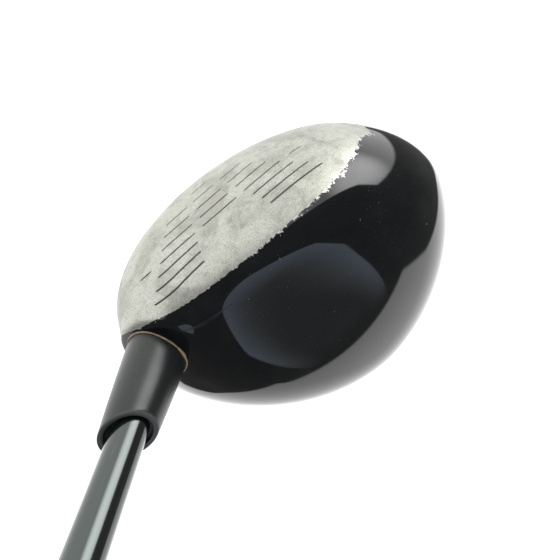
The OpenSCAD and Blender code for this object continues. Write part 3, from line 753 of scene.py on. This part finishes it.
for node, material in inner.items():
    body = frame["nodes"][node].data
    if not body.materials:
        body.materials.append(material)
    for place in range(len(body.materials)):
        body.materials[place] = material
print("painted", len(inner), "inner pieces")

# %% [markdown]
# ## The studio
# Black gloss paint has almost no colour of its own, so the room draws it. The floor is a pale sheet with its own
# soft glow, like a light table. Everything that the paint mirrors is in the sky, as a function of direction: a
# white sweep behind the club, a white panel to the left and in front whose middle is a bright window, a large
# oval lamp overhead whose middle is dim, and a dark grey room between them. Camera rays see a plain pale wall.

# %% Floor
bpy.ops.mesh.primitive_grid_add(x_subdivisions=8, y_subdivisions=8, size=24)
floor = bpy.context.object
floor.name = "pale_floor"
floor.location.z = -0.0004
sheet = bench("pale_floor_sheet")
paper = sheet.noise(sheet.place(), 300.0, 3.0, 0.6)
tone = sheet.mix((0.86, 0.86, 0.86), (0.82, 0.82, 0.82), paper)
floor.data.materials.append(sheet.show(sheet.principled(Base_Color=tone, Roughness=0.9, Specular_IOR_Level=0.1,
                                                        Emission_Color=(1.0, 1.0, 1.0), Emission_Strength=0.75)))
floor.visible_glossy = False
print("floor at", round(floor.location.z * 1000, 2), "mm")

# %% Sky by direction
sky = bpy.data.worlds.new("studio")
bpy.context.scene.world = sky
w = Bench(sky)
beam = w.node("ShaderNodeTexCoord").out("Generated")
parts = w.node("ShaderNodeSeparateXYZ", {}, beam)
x, y, z = (parts.out(n) for n in "XYZ")
def half_space(a, b, c, soft=0.02):
    return (x * a + y * b + z * c).rise(-soft, soft)
sweep = (half_space(0, 0.354, -1) * half_space(0.732, 0.593, -0.335)
         * half_space(-0.685, 0.539, -0.491) * half_space(0, 1, 0))
panel = half_space(-0.048, -0.996, -0.073) * half_space(-0.231, -0.373, -0.899)
front = half_space(0.45, -1, 0) * half_space(0, -0.12, -1)
under = (0 - z).rise(0.8, 0.92)
streak = (half_space(-0.726, -0.594, 0.346) * half_space(0.79, 0.5, -0.3, 0.06)
          * half_space(0, 0.354, -1, 0.1) * half_space(0, 1, 0))
up_only = z.most(0.05)
oval_x, oval_y = (x / up_only + y / up_only * 0.21 - 0.28) / 0.87, (y / up_only - 1.9) / 2.45
oval = oval_x * oval_x + oval_y * oval_y
lamp = ((0.16 + oval.rise(0.2, 1.0) * 1.1) * (1.0 - oval.rise(0.985, 1.015))
        * z.rise(0.05, 0.1) * (1.0 - (y / up_only).rise(0.7, 2.6)))
down = (0 - z).rise(0.3, 0.9)
hot = (x * -0.93 + y * -0.33 + z * 0.12).rise(0.88, 0.99)
white = (sweep.most(panel).most(under) * 1.65).most(front * (1.45 - down * 0.85)) + panel * hot * 4.5
haze = w.noise(beam, 2.6, 3.0, 0.6)
glow = white.most(streak * 0.42).most(lamp * 0.85 + 0.1 + haze * haze * 0.2)
tint = w.mix((1.0, 1.0, 1.0), (0.8, 0.93, 1.12), lamp)
room = w.node("ShaderNodeBackground", {}, Color=tint, Strength=glow)
wall = w.node("ShaderNodeBackground", {}, Color=(1.0, 1.0, 1.0), Strength=0.97)
seen = w.node("ShaderNodeLightPath").out("Is Camera Ray")
w.node("ShaderNodeOutputWorld", {}, Surface=w.node("ShaderNodeMixShader", {}, seen, room, wall))
print("sky nodes:", len(sky.node_tree.nodes))

# %% [markdown]
# One large soft lamp adds the gentle modelling that a sky alone lacks. It is hidden from mirrors, so that the
# paint keeps the reflections above.

# %% Soft lamp
lamp_data = bpy.data.lights.new("soft_lamp", "AREA")
lamp_data.shape, lamp_data.size, lamp_data.size_y, lamp_data.energy = "RECTANGLE", 1.6, 1.2, 14.0
soft_lamp = bpy.data.objects.new("soft_lamp", lamp_data)
soft_lamp.location = (-0.9, -1.1, 1.5)
soft_lamp.rotation_euler = (Vector((0, 0, 0.03)) - soft_lamp.location).to_track_quat("-Z", "Y").to_euler()
soft_lamp.visible_glossy = False
bpy.context.scene.collection.objects.link(soft_lamp)
print("lamp at", [round(v, 2) for v in soft_lamp.location])
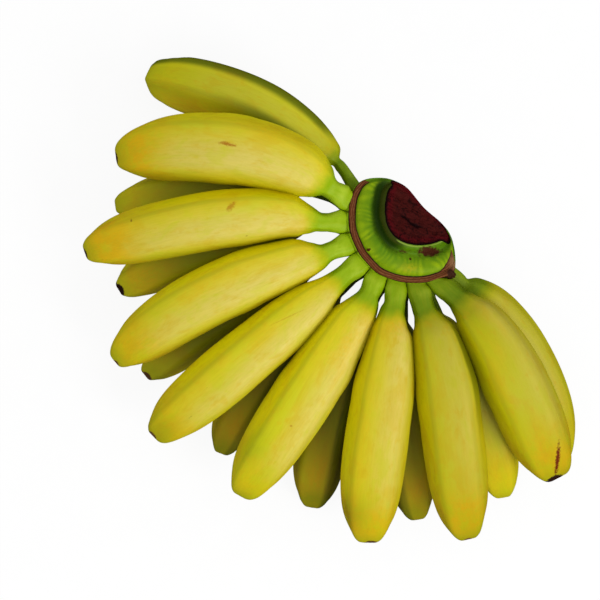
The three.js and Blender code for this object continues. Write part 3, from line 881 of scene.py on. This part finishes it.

▸ Request
Return every record, word for word.

▸ Answer to the task
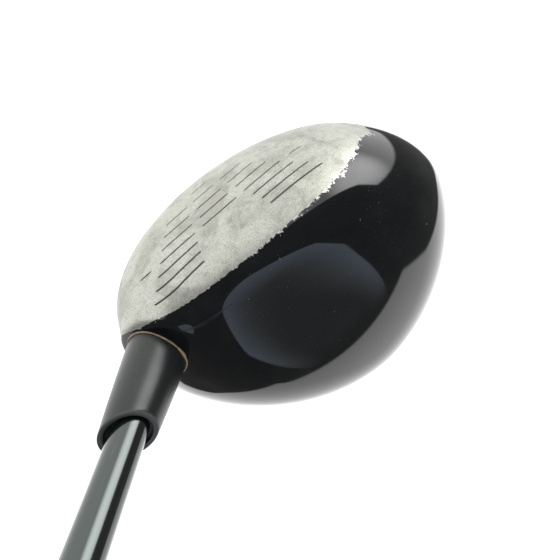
The OpenSCAD and Blender code for this object continues. Write part 3, from line 753 of scene.py on. This part finishes it.
for node, material in inner.items():
    body = frame["nodes"][node].data
    if not body.materials:
        body.materials.append(material)
    for place in range(len(body.materials)):
        body.materials[place] = material
print("painted", len(inner), "inner pieces")

# %% [markdown]
# ## The studio
# Black gloss paint has almost no colour of its own, so the room draws it. The floor is a pale sheet with its own
# soft glow, like a light table. Everything that the paint mirrors is in the sky, as a function of direction: a
# white sweep behind the club, a white panel to the left and in front whose middle is a bright window, a large
# oval lamp overhead whose middle is dim, and a dark grey room between them. Camera rays see a plain pale wall.

# %% Floor
bpy.ops.mesh.primitive_grid_add(x_subdivisions=8, y_subdivisions=8, size=24)
floor = bpy.context.object
floor.name = "pale_floor"
floor.location.z = -0.0004
sheet = bench("pale_floor_sheet")
paper = sheet.noise(sheet.place(), 300.0, 3.0, 0.6)
tone = sheet.mix((0.86, 0.86, 0.86), (0.82, 0.82, 0.82), paper)
floor.data.materials.append(sheet.show(sheet.principled(Base_Color=tone, Roughness=0.9, Specular_IOR_Level=0.1,
                                                        Emission_Color=(1.0, 1.0, 1.0), Emission_Strength=0.75)))
floor.visible_glossy = False
print("floor at", round(floor.location.z * 1000, 2), "mm")

# %% Sky by direction
sky = bpy.data.worlds.new("studio")
bpy.context.scene.world = sky
w = Bench(sky)
beam = w.node("ShaderNodeTexCoord").out("Generated")
parts = w.node("ShaderNodeSeparateXYZ", {}, beam)
x, y, z = (parts.out(n) for n in "XYZ")
def half_space(a, b, c, soft=0.02):
    return (x * a + y * b + z * c).rise(-soft, soft)
sweep = (half_space(0, 0.354, -1) * half_space(0.732, 0.593, -0.335)
         * half_space(-0.685, 0.539, -0.491) * half_space(0, 1, 0))
panel = half_space(-0.048, -0.996, -0.073) * half_space(-0.231, -0.373, -0.899)
front = half_space(0.45, -1, 0) * half_space(0, -0.12, -1)
under = (0 - z).rise(0.8, 0.92)
streak = (half_space(-0.726, -0.594, 0.346) * half_space(0.79, 0.5, -0.3, 0.06)
          * half_space(0, 0.354, -1, 0.1) * half_space(0, 1, 0))
up_only = z.most(0.05)
oval_x, oval_y = (x / up_only + y / up_only * 0.21 - 0.28) / 0.87, (y / up_only - 1.9) / 2.45
oval = oval_x * oval_x + oval_y * oval_y
lamp = ((0.16 + oval.rise(0.2, 1.0) * 1.1) * (1.0 - oval.rise(0.985, 1.015))
        * z.rise(0.05, 0.1) * (1.0 - (y / up_only).rise(0.7, 2.6)))
down = (0 - z).rise(0.3, 0.9)
hot = (x * -0.93 + y * -0.33 + z * 0.12).rise(0.88, 0.99)
white = (sweep.most(panel).most(under) * 1.65).most(front * (1.45 - down * 0.85)) + panel * hot * 4.5
haze = w.noise(beam, 2.6, 3.0, 0.6)
glow = white.most(streak * 0.42).most(lamp * 0.85 + 0.1 + haze * haze * 0.2)
tint = w.mix((1.0, 1.0, 1.0), (0.8, 0.93, 1.12), lamp)
room = w.node("ShaderNodeBackground", {}, Color=tint, Strength=glow)
wall = w.node("ShaderNodeBackground", {}, Color=(1.0, 1.0, 1.0), Strength=0.97)
seen = w.node("ShaderNodeLightPath").out("Is Camera Ray")
w.node("ShaderNodeOutputWorld", {}, Surface=w.node("ShaderNodeMixShader", {}, seen, room, wall))
print("sky nodes:", len(sky.node_tree.nodes))

# %% [markdown]
# One large soft lamp adds the gentle modelling that a sky alone lacks. It is hidden from mirrors, so that the
# paint keeps the reflections above.

# %% Soft lamp
lamp_data = bpy.data.lights.new("soft_lamp", "AREA")
lamp_data.shape, lamp_data.size, lamp_data.size_y, lamp_data.energy = "RECTANGLE", 1.6, 1.2, 14.0
soft_lamp = bpy.data.objects.new("soft_lamp", lamp_data)
soft_lamp.location = (-0.9, -1.1, 1.5)
soft_lamp.rotation_euler = (Vector((0, 0, 0.03)) - soft_lamp.location).to_track_quat("-Z", "Y").to_euler()
soft_lamp.visible_glossy = False
bpy.context.scene.collection.objects.link(soft_lamp)
print("lamp at", [round(v, 2) for v in soft_lamp.location])
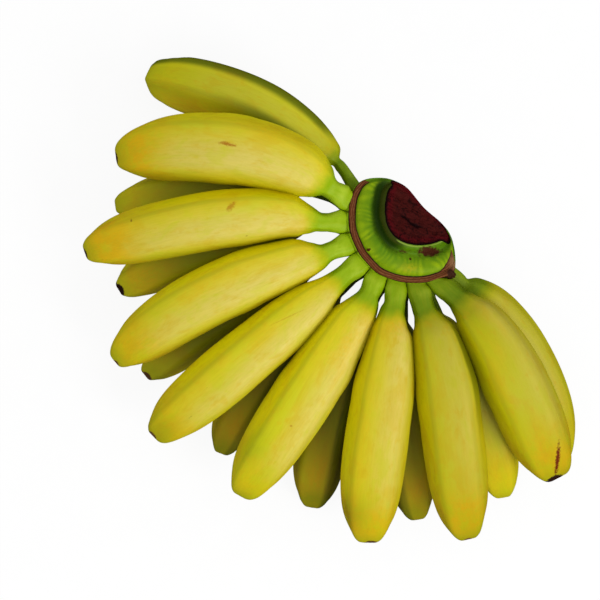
The three.js and Blender code for this object continues. Write part 3, from line 881 of scene.py on. This part finishes it.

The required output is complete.